Anziani e abbandono: "La visita mancata che non mi perdonerò"

Il tema di una studentessa che racconta il suo senso di colpa verso la nonna finisce in una lettera inviata al primo cittadino su “abbandono” e politiche sociali

Il professor Marco Coslovich insegna italiano e storia al corso serale dell’Istituto Carli. Ha inviato al giornale una lettera indirizzata al sindaco Roberto Cosolini in cui riporta uno scritto di una sua allieva. La pubblichiamo qui di seguito.

Caro Sindaco,

secondo il Censis in Italia almeno 700mila ragazzi, tra i 15 e i 24 anni, sono da considerare “ragazzi perduti”, con un futuro in ritirata. L’altro polo dolente di questa nostra società in decadenza sono gli anziani. La nostra città, in ambedue i casi, ne è una prova dolente. Le trascrivo un tema in classe di una mia giovane alunna, che io considero un’attenta e sensibile osservatrice sociale in grado di far pensare anche “il primo cittadino” sulle politiche sociali del nostro territorio.

Titolo del tema: “Sentirsi abbandonati e abbandonare…”
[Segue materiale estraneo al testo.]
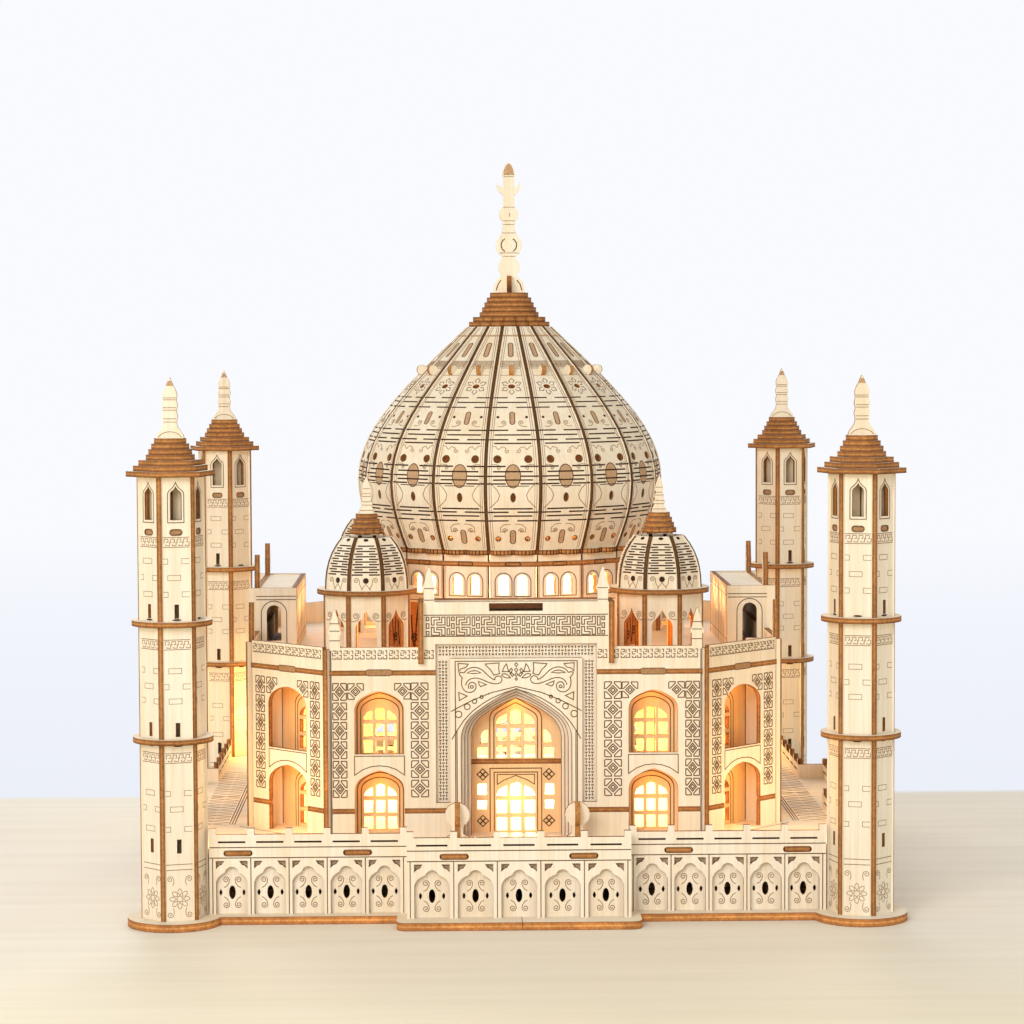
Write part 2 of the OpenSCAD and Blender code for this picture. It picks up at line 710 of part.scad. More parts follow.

Svolgimento: “Non sapevo allora cosa significasse invecchiare: la pelle che assume un colore opaco, gli occhi che si spengono, i ricordi che svaniscono. Era successo tutto troppo velocemente. Andavo spesso a trovare mia nonna nel suo appartamento all’ultimo piano. Era solare con me. Ridevamo e scherzavamo assieme. I più forti ricordi di quei pochi anni trascorsi con lei nel suo appartamento, sono brevi attimi di esistenza: comprava sempre la bibita al pompelmo, anche se le ricordavo ogni volta che non mi piaceva. La osservavo tagliare i pomodori rossi e quando si preparava per la notte, mentre si toglieva il bustino e poi mi sistemava le coperte. Prima di dormire mi raccontava delle storie di quando era bambina. Non le ricordo, ma ricordo i gesti che faceva mentre me le raccontava e le carezze che mi dava per farmi sorridere.

Tutto cambiò. Mia mamma mi disse che era caduta dal letto e che era stata portata in una casa dove si trovavano persone come lei. Andavo ogni fine settimana a trovarla. Sembrava più vecchia. Non camminava più e aveva il viso sempre più segnato. Ogni volta che mi vedeva sorrideva, però quel sorriso un po’ alla volta scomparve. Mi parlava di tre cani che riposavano sotto il suo letto e non capiva perché io non riuscissi a vederli. Mi dispiaceva non poter stare sempre con lei. Mi aveva detto che sentiva le infermiere cospirare per farle del male, così le avevo regalato un mio peluche, una capra che - le spiegai - l’avrebbe protetta da chiunque avesse cercato di farle del male. Con il tempo le mie visite si fecero sempre più rare, non perché non mi piacesse andare a trovarla, ma perché aveva iniziato a non riconoscermi più. L’ultima volta che l’ho vista è stato per Natale. L’avevamo portata a mangiare fuori e poi l’abbiamo accompagnata in casa di riposo. Quel giorno le dissi che sarei tornata a trovarla presto. L’aprile di quest’anno è morta. Non mi perdonerò mai di averla abbandonata in quel letto, sola e con la speranza che un giorno sarei passata”.